"""

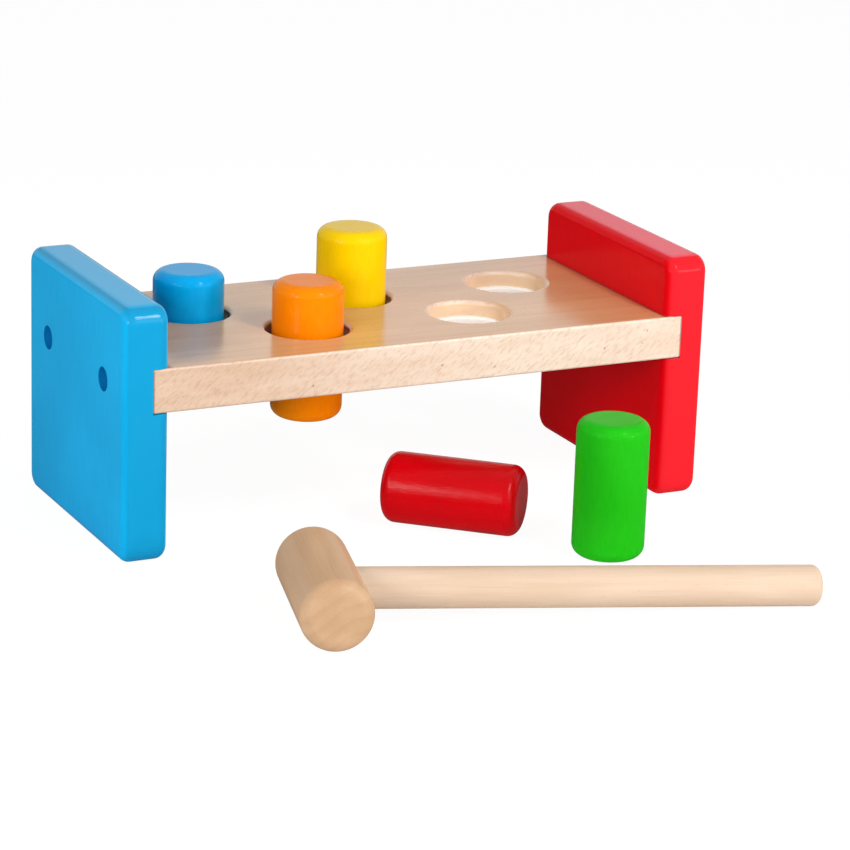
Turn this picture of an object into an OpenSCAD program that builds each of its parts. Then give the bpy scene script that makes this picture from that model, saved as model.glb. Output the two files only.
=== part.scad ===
// Toy pounding bench: a board with staggered holes housed in two end plates,
// round pegs held by soft rings inside the holes, and a wooden mallet.
// X runs along the bench, the front faces -Y, +Z is up. The origin is on the floor,
// under the middle of the box round the whole set.

/* [Board] */
// Clear length between the two end plates
inner_length = 234; // [215:1:280]
// Depth of the bench, front to back
bench_depth = 116; // [104:1:140]
// Height of the board's top face above the floor
board_top = 84; // [80:1:94]
// Thickness of the board
board_thick = 19; // [17:0.5:22]
// Small rounding on the board's long edges
board_edge_r = 1; // [0.5:0.1:2]

/* [End plates] */
// Height of each end plate
plate_height = 110; // [102:1:130]
// Thickness of each end plate
plate_thick = 20; // [17:0.5:24]
// Radius of the plate's corners, seen from the end
plate_corner_r = 7.5; // [5.5:0.5:12]
// Rounding all round the plate's edges
plate_edge_r = 4.5; // [2:0.5:5]
// Depth of the groove that houses the board's end
housing_depth = 7.5; // [5:0.5:9]
// Gap left under the board in its groove
housing_gap = 0.4; // [0.1:0.1:0.8]

/* [Peg holes] */
// Distance from an end plate's inner face to the middle of the nearest hole
end_room = 39.5; // [34:0.5:46]
// Distance between the back row and the front row
row_spacing = 40; // [34:1:46]
// Room all round between a peg and the wall of its hole
hole_room = 2.5; // [1.5:0.1:3.5]
// Rounding of the hole's upper and lower rims
rim_r = 2; // [1:0.1:3]

/* [Grip rings] */
// Height of the ring's section
ring_height = 5; // [4:0.5:7]
// How far the ring is let into the wall of the hole
ring_seat = 2.5; // [1.5:0.1:3.5]
// Rounding of the ring's inner edges
ring_edge_r = 1; // [0.5:0.1:1.2]
// Radial clearance between a ring and its peg
grip_fit = 0.1; // [0.05:0.01:0.1]
// Clearance round the ring in its groove
ring_fit = 0.05; // [0.02:0.01:0.1]

/* [Pegs] */
// Diameter of a peg
peg_d = 31; // [28:0.5:33]
// Length of a peg
peg_length = 60; // [58:1:64]
// Rounding of the peg's ends
peg_end_r = 5; // [3:0.5:7]
// Height of the blue peg above the board
blue_proud = 19; // [0:1:34]
// Height of the orange peg above the board
orange_proud = 21; // [0:1:34]
// Height of the yellow peg above the board
yellow_proud = 32; // [0:1:34]

/* [Screws] */
// Distance between the two screws in an end plate
screw_spacing = 66; // [56:1:80]
// Diameter of the counterbore in the plate's outer face
counterbore_d = 10.5; // [9.5:0.1:12]
// Depth of the counterbore
counterbore_depth = 7; // [5:0.5:8]
// Diameter of the screw's head
screw_head_d = 9; // [8:0.1:9.4]
// Height of the screw's head
screw_head_height = 3; // [2.5:0.1:4]
// Diameter of the screw's shank
screw_d = 5; // [4:0.1:6]
// Length of the screw under its head
screw_length = 30; // [24:1:31]
// Length of the screw's pointed tip
screw_tip = 6; // [4:0.5:8]
// Room left past the tip in its pilot hole
tip_room = 1; // [0.5:0.5:2]
// Width across the flats of the hexagon socket in the head
drive_width = 4; // [3:0.1:5]
// Depth of the hexagon socket
drive_depth = 2; // [1:0.1:2.2]
// Radial clearance of the screw in its holes
screw_fit = 0.1; // [0.05:0.05:0.3]

/* [Mallet] */
// Diameter of the mallet's head
head_d = 30; // [28:0.5:36]
// Length of the mallet's head
head_length = 72; // [60:1:90]
// Rounding of the head's two striking ends
head_end_r = 6; // [2:0.5:8]
// Diameter of the handle
handle_d = 17; // [14:0.5:19]
// Length of the handle from the head's middle to its free end
handle_length = 205; // [170:1:230]
// Rounding of the handle's free end
handle_end_r = 3.5; // [2:0.5:6]
// Rounding of the handle's glued end
glued_end_r = 1; // [0.5:0.5:2]
// How far the handle's socket runs past the head's middle
socket_past = 5; // [2:0.5:7]
// Glue gap round the handle in its socket
glue_gap = 0.05; // [0.02:0.01:0.1]

/* [Layout] */
// Middle of the lying red peg, to the right of the bench's middle
red_x = 14; // [0:1:20]
// Middle of the lying red peg, in front of the bench
red_front = 2.5; // [0:0.5:20]
// Turn of the lying red peg
red_turn = -42; // [-60:1:-30]
// Middle of the standing green peg, to the right of the bench's middle
green_x = 60.5; // [55:0.5:80]
// Middle of the standing green peg, in front of the bench
green_front = 56; // [50:1:62]
// Middle of the mallet's head, to the left of the bench's middle
mallet_left = 86.5; // [80:0.5:100]
// Middle of the mallet's head, in front of the bench
mallet_front = 88.5; // [84:0.5:100]
// Turn of the mallet's handle
mallet_turn = -15; // [-20:1:-8]

/* [Hidden] */
$fn = 96;
// Overrun of every cut past the face it opens
over = 1;
plate_inner_x = inner_length / 2;
board_under = board_top - board_thick;
board_middle = board_top - board_thick / 2;
peg_r = peg_d / 2;
ring_inner_r = peg_r + grip_fit;
hole_r = peg_r + hole_room;
ring_outer_r = hole_r + ring_seat;
head_r = head_d / 2;
handle_r = handle_d / 2;

// Holes are counted from the left: even ones in the back row, odd ones in the front row
hole_count = 5;
hole_step = 2 * (plate_inner_x - end_room) / (hole_count - 1);
function hole_x(i) = (i - (hole_count - 1) / 2) * hole_step;
function hole_y(i) = (i % 2 == 0 ? 1 : -1) * row_spacing / 2;

// The mallet lies with its head and its handle's free end on the floor
mallet_y = -bench_depth / 2 - mallet_front;
mallet_dip = asin((head_r - handle_r) / (handle_length - handle_end_r));

// The frontmost points of the handle's end and of the head's front end
handle_slope = cos(mallet_dip) * sin(mallet_turn);
handle_front = mallet_y + (handle_length - handle_end_r) * handle_slope
    - (handle_r - handle_end_r) * sqrt(1 - pow(handle_slope, 2)) - handle_end_r;
head_front = mallet_y - (head_length / 2 - head_end_r) * cos(mallet_turn)
    - (head_r - head_end_r) * abs(sin(mallet_turn)) - head_end_r;
set_shift = -(min(handle_front, head_front) + bench_depth / 2) / 2;

// Moves the bench's own frame to the middle of the whole set
module in_set() translate([0, set_shift, 0]) children();

// Stands up what was drawn in XY, with its thickness along X
module upright() rotate([90, 0, 90]) children();

// What rounding by r takes off the upper right corner of a shape, where the corner is the origin
module corner_cut(r)
    difference() {
        translate([-r, -r]) square(r + over);
        translate([-r, -r]) circle(r);
    }

// Rectangle with its left edge on the Y axis, and its two right corners rounded
module half_section(w, h, low_r, high_r)
    difference() {
        square([w, h]);
        translate([w, h]) corner_cut(high_r);
        translate([w, 0]) mirror([0, 1]) corner_cut(low_r);
    }

// Slab with rounded corners and with every edge rounded over, centred in XY
module rounded_slab(w, h, thick, corner_r, edge_r) {
    flat = [w - 2 * corner_r, h - 2 * corner_r];
    linear_extrude(thick) square(flat, center = true);
    for (side = [0:3]) {
        run = flat[(side + 1) % 2];
        rotate(90 * side) translate([flat[side % 2] / 2, run / 2, 0]) {
            rotate([90, 0, 0]) linear_extrude(run) half_section(corner_r, thick, edge_r, edge_r);
            rotate_extrude(angle = 90) half_section(corner_r, thick, edge_r, edge_r);
        }
    }
}

// Round bar standing on z = 0, with its lower and upper end rounded
module round_bar(r, length, low_r, high_r)
    rotate_extrude() half_section(r, length, low_r, high_r);

// What a rounded rim takes away around a hole whose mouth is at z = 0
module rim_cut() rotate_extrude() translate([hole_r, 0]) mirror([1, 0]) corner_cut(rim_r);

// A peg's hole through the board, with its two rims and the groove for its ring
module peg_hole() {
    groove_r = ring_outer_r + ring_fit;
    groove_height = ring_height + 2 * ring_fit;
    translate([0, 0, -over]) cylinder(r = hole_r, h = board_thick + 2 * over);
    translate([0, 0, board_thick]) rim_cut();
    mirror([0, 0, 1]) rim_cut();
    translate([0, 0, (board_thick - groove_height) / 2]) cylinder(r = groove_r, h = groove_height);
}

// Places children at the two screws of the right end, each looking in along -X
module at_right_screws(x)
    for (side = [-1, 1])
        translate([x, side * screw_spacing / 2, board_middle]) rotate([0, -90, 0]) children();

// Right end plate, with its outer face to the right
module end_plate() {
    outer_x = plate_inner_x + plate_thick;
    difference() {
        translate([plate_inner_x, 0, plate_height / 2]) upright()
            rounded_slab(bench_depth, plate_height, plate_thick, plate_corner_r, plate_edge_r);
        translate([plate_inner_x - over, -bench_depth / 2 - over, board_under - housing_gap])
            cube([housing_depth + over, bench_depth + 2 * over, board_thick + housing_gap]);
        at_right_screws(outer_x + over) {
            cylinder(d = counterbore_d, h = counterbore_depth + over);
            cylinder(r = screw_d / 2 + screw_fit, h = plate_thick);
        }
    }
}

module end_plate_left() color("DodgerBlue") in_set() mirror([1, 0, 0]) end_plate();

module end_plate_right() color("Crimson") in_set() end_plate();

// Pilot holes in the board's right end
module pilot_holes() {
    depth = screw_length - (plate_thick - counterbore_depth) + housing_depth;
    at_right_screws(plate_inner_x + housing_depth + over)
        cylinder(r = screw_d / 2 + screw_fit, h = over + depth + tip_room);
}

module pounding_board()
    color("BurlyWood") in_set() difference() {
        length = inner_length + 2 * housing_depth;
        translate([-length / 2, 0, board_middle]) upright()
            linear_extrude(length) for (side = [0, 1]) mirror([side, 0])
                translate([0, -board_thick / 2])
                    half_section(bench_depth / 2, board_thick, board_edge_r, board_edge_r);
        for (i = [0:hole_count - 1]) translate([hole_x(i), hole_y(i), board_under]) peg_hole();
        pilot_holes();
        mirror([1, 0, 0]) pilot_holes();
    }

// Soft ring let into the wall of hole i, half way down
module grip_ring(i)
    color("Ivory") in_set() translate([hole_x(i), hole_y(i), board_middle - ring_height / 2])
        rotate_extrude() translate([ring_outer_r, 0]) mirror([1, 0])
            half_section(ring_outer_r - ring_inner_r, ring_height, ring_edge_r, ring_edge_r);

// Screw hanging from the underside of its head at z = 0, pointing along +Z
module screw()
    difference() {
        rotate_extrude() polygon([
            [0, -screw_head_height], [screw_head_d / 2, -screw_head_height],
            [screw_head_d / 2, 0], [screw_d / 2, 0],
            [screw_d / 2, screw_length - screw_tip], [0, screw_length]
        ]);
        translate([0, 0, -screw_head_height - over])
            cylinder(d = drive_width / cos(30), h = drive_depth + over, $fn = 6);
    }

// side_x and side_y are -1 or 1: left or right, front or back
module placed_screw(side_x, side_y)
    color("Silver") in_set()
        translate([
            side_x * (plate_inner_x + plate_thick - counterbore_depth),
            side_y * screw_spacing / 2,
            board_middle
        ])
        rotate([0, -90 * side_x, 0]) screw();

module peg() round_bar(peg_r, peg_length, peg_end_r, peg_end_r);

// Peg in hole i, standing proud of the board
module seated_peg(i, proud)
    in_set() translate([hole_x(i), hole_y(i), board_top + proud - peg_length]) peg();

module peg_blue() color("DeepSkyBlue") seated_peg(0, blue_proud);

module peg_orange() color("Orange") seated_peg(1, orange_proud);

module peg_yellow() color("Gold") seated_peg(2, yellow_proud);

module peg_red()
    color("FireBrick") in_set() translate([red_x, -bench_depth / 2 - red_front, peg_r])
        rotate([0, 90, red_turn]) translate([0, 0, -peg_length / 2]) peg();

module peg_green()
    color("LimeGreen") in_set() translate([green_x, -bench_depth / 2 - green_front, 0]) peg();

// Children are drawn with the handle along +X and the head's middle at the origin
module lying_mallet()
    in_set() translate([-mallet_left, mallet_y, head_r])
        rotate([0, mallet_dip, mallet_turn]) children();

module mallet_head()
    color("BurlyWood") lying_mallet() difference() {
        rotate([90, 0, 0]) translate([0, 0, -head_length / 2])
            round_bar(head_r, head_length, head_end_r, head_end_r);
        translate([-socket_past, 0, 0]) rotate([0, 90, 0])
            cylinder(r = handle_r + glue_gap, h = socket_past + head_r + over);
    }

module mallet_handle()
    color("Wheat") lying_mallet() translate([-socket_past + glue_gap, 0, 0]) rotate([0, 90, 0])
        round_bar(handle_r, socket_past - glue_gap + handle_length, glued_end_r, handle_end_r);

end_plate_left();
end_plate_right();
pounding_board();
grip_ring(0);  // grip_ring_1
grip_ring(1);  // grip_ring_2
grip_ring(2);  // grip_ring_3
grip_ring(3);  // grip_ring_4
grip_ring(4);  // grip_ring_5
placed_screw(-1, -1);  // screw_left_front
placed_screw(-1, 1);  // screw_left_back
placed_screw(1, -1);  // screw_right_front
placed_screw(1, 1);  // screw_right_back
peg_blue();
peg_orange();
peg_yellow();
peg_red();
peg_green();
mallet_head();
mallet_handle();
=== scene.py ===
import math

import bpy
from mathutils import Matrix, Vector


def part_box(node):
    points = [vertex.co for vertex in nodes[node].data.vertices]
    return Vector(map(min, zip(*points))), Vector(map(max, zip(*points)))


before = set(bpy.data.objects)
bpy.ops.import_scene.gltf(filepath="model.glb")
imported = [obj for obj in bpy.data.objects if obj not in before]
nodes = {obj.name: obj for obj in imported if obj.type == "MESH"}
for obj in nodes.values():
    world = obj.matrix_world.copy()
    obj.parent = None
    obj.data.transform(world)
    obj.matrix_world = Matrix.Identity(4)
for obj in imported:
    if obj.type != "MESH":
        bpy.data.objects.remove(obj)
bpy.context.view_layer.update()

mm = 0.001
ringNames = ["grip_ring_%d" % count for count in range(1, 6)]
screwNames = ["screw_%s_%s" % (side, row) for side in ("left", "right") for row in ("front", "back")]


def screenColour(values):  # red, green and blue from 0 to 255 as on a screen, made linear
    shares = [value / 255 for value in values]
    return tuple(s / 12.92 if s <= 0.04045 else ((s + 0.055) / 1.055) ** 2.4 for s in shares) + (1,)


def grey(share):
    return (share, share, share, 1)


class Wire:  # an output socket; sums written with it add Math nodes
    def __init__(self, paint, socket):
        self.paint, self.socket = paint, socket

    def maths(self, operation, *values):
        return self.paint.add("ShaderNodeMath", {"operation": operation}, dict(enumerate(values)))

    def __add__(self, other):
        return self.maths("ADD", self, other)

    def __sub__(self, other):
        return self.maths("SUBTRACT", self, other)

    def __rsub__(self, other):
        return self.maths("SUBTRACT", other, self)

    def __mul__(self, other):
        return self.maths("MULTIPLY", self, other)

    def __truediv__(self, other):
        return self.maths("DIVIDE", self, other)

    def __pow__(self, other):
        return self.maths("POWER", self, other)

    def __abs__(self):
        return self.maths("ABSOLUTE", self)

    __radd__ = __add__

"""

• **Work instructions**:
Can you write out the lines above, from the first one through the one containing "the whole set.", exactly as they appear and nothing more?

• **Answer**:
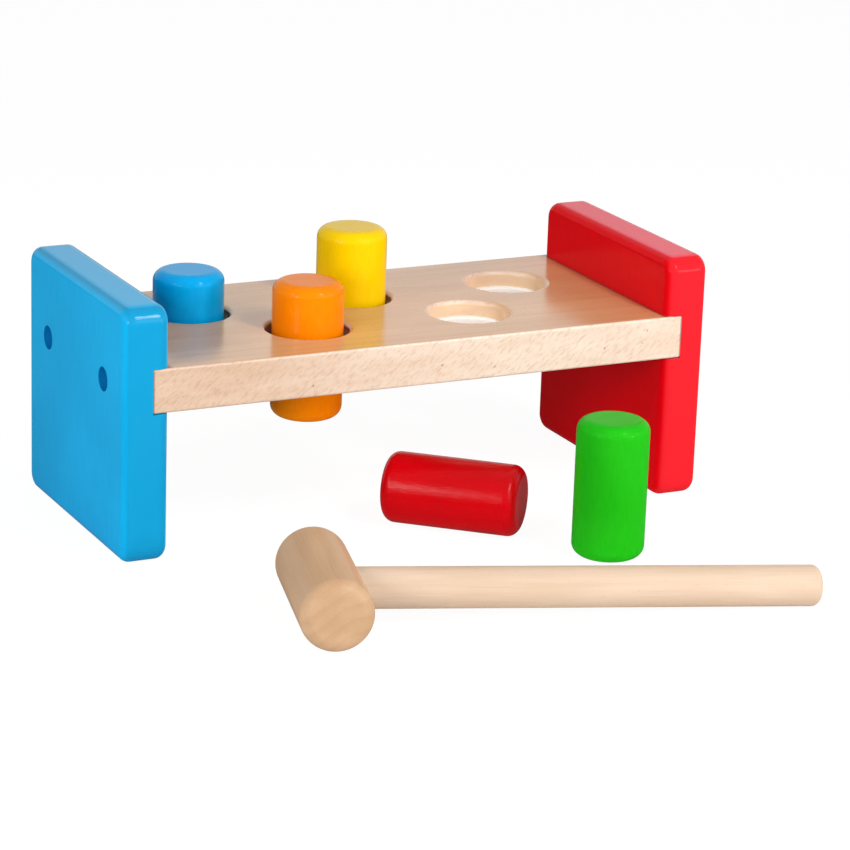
Turn this picture of an object into an OpenSCAD program that builds each of its parts. Then give the bpy scene script that makes this picture from that model, saved as model.glb. Output the two files only.
=== part.scad ===
// Toy pounding bench: a board with staggered holes housed in two end plates,
// round pegs held by soft rings inside the holes, and a wooden mallet.
// X runs along the bench, the front faces -Y, +Z is up. The origin is on the floor,
// under the middle of the box round the whole set.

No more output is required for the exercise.